**Do this:**
Below are some records. Copy every line in them that holds "whatever".

※ ※ ※

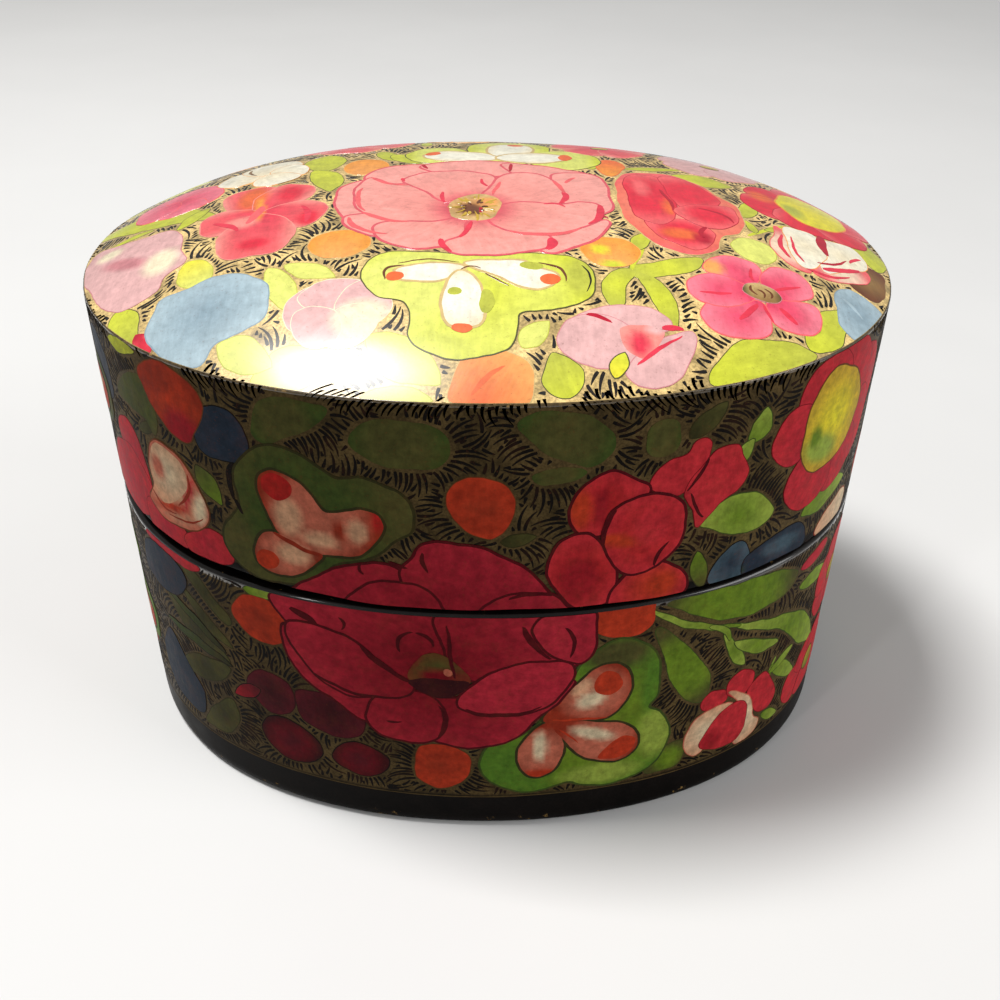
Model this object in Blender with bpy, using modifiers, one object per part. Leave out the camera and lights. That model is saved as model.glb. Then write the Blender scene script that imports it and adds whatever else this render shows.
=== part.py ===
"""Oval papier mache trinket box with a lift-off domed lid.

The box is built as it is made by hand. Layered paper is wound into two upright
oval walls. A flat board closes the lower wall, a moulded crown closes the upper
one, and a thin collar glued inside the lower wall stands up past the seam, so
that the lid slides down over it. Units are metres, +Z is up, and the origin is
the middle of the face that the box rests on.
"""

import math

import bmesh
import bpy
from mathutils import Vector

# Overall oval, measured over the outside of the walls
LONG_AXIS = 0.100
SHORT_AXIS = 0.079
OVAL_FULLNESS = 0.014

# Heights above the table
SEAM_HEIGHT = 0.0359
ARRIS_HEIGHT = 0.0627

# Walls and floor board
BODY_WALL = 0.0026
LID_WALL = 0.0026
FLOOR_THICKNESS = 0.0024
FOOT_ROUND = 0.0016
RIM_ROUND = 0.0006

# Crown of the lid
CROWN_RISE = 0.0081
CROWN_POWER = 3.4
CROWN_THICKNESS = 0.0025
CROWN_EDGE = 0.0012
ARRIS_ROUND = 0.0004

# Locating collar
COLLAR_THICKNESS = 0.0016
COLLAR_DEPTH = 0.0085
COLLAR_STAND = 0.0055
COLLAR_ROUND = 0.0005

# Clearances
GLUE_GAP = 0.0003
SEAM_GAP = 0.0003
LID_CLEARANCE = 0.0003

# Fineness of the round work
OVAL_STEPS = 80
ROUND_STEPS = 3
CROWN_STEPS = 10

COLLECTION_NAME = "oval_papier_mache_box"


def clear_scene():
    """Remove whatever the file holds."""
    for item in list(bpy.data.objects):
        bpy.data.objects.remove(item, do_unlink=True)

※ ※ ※

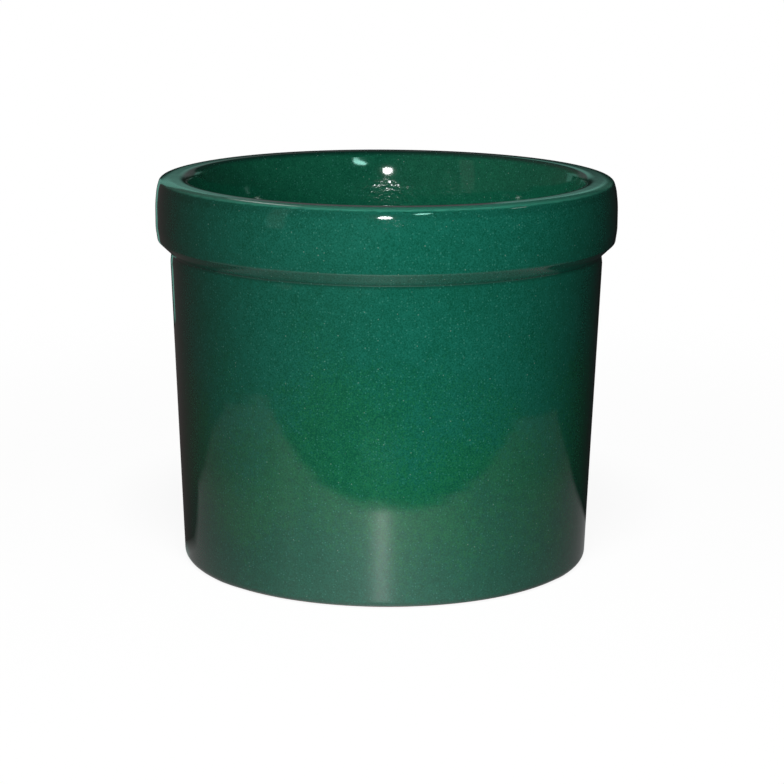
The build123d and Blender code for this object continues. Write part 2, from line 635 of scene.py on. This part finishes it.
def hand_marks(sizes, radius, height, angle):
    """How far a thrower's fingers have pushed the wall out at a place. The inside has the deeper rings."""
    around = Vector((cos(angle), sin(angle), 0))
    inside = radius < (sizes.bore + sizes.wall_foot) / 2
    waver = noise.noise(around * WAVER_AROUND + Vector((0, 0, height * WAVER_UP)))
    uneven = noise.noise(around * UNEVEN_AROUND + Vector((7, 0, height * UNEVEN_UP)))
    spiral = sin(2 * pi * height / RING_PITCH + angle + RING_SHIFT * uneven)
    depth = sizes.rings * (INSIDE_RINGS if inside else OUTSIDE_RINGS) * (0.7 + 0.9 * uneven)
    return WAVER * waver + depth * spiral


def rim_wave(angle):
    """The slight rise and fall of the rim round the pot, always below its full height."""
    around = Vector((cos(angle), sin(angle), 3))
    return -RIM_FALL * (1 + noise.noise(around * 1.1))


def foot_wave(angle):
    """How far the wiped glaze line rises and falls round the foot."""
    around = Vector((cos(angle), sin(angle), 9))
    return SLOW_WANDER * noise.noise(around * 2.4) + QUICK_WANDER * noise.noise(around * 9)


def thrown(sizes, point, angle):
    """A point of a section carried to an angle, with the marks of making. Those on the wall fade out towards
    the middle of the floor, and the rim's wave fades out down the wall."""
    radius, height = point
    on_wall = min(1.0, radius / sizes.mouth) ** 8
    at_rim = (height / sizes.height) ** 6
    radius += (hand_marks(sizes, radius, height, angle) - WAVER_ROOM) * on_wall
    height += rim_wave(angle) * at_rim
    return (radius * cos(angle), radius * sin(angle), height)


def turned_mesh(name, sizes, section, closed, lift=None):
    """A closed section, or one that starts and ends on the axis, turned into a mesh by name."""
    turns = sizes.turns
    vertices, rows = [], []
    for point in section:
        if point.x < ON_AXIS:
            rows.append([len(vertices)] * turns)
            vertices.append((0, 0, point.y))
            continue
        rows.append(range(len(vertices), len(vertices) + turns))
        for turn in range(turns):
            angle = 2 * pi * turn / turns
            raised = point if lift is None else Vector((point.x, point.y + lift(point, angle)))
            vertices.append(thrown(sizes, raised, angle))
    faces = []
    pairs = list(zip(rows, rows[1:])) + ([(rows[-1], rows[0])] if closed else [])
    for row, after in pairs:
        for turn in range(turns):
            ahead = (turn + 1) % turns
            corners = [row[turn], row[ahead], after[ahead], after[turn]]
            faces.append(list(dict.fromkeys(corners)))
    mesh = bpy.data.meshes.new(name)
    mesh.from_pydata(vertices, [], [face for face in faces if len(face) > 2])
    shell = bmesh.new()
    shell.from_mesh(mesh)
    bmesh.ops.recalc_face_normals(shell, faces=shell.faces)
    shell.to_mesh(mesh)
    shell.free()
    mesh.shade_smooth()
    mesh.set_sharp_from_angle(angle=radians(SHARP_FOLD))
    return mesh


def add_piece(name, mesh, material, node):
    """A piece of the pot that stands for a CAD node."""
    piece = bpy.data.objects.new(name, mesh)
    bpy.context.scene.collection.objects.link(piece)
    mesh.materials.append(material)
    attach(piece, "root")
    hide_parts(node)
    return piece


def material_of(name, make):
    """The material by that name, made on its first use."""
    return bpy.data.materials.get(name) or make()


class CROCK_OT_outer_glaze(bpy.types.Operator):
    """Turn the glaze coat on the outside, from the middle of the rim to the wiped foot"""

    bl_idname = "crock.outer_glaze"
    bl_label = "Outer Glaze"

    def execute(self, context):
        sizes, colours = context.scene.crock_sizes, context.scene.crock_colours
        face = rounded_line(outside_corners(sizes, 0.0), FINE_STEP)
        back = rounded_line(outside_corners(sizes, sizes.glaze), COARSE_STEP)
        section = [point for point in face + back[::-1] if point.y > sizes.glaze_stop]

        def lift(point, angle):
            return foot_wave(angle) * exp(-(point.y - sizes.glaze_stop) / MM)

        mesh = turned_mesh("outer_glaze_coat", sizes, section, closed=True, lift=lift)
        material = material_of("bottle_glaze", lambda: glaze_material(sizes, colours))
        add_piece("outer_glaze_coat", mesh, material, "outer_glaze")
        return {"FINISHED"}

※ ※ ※

**Output of the task:**
Model this object in Blender with bpy, using modifiers, one object per part. Leave out the camera and lights. That model is saved as model.glb. Then write the Blender scene script that imports it and adds whatever else this render shows.
    """Remove whatever the file holds."""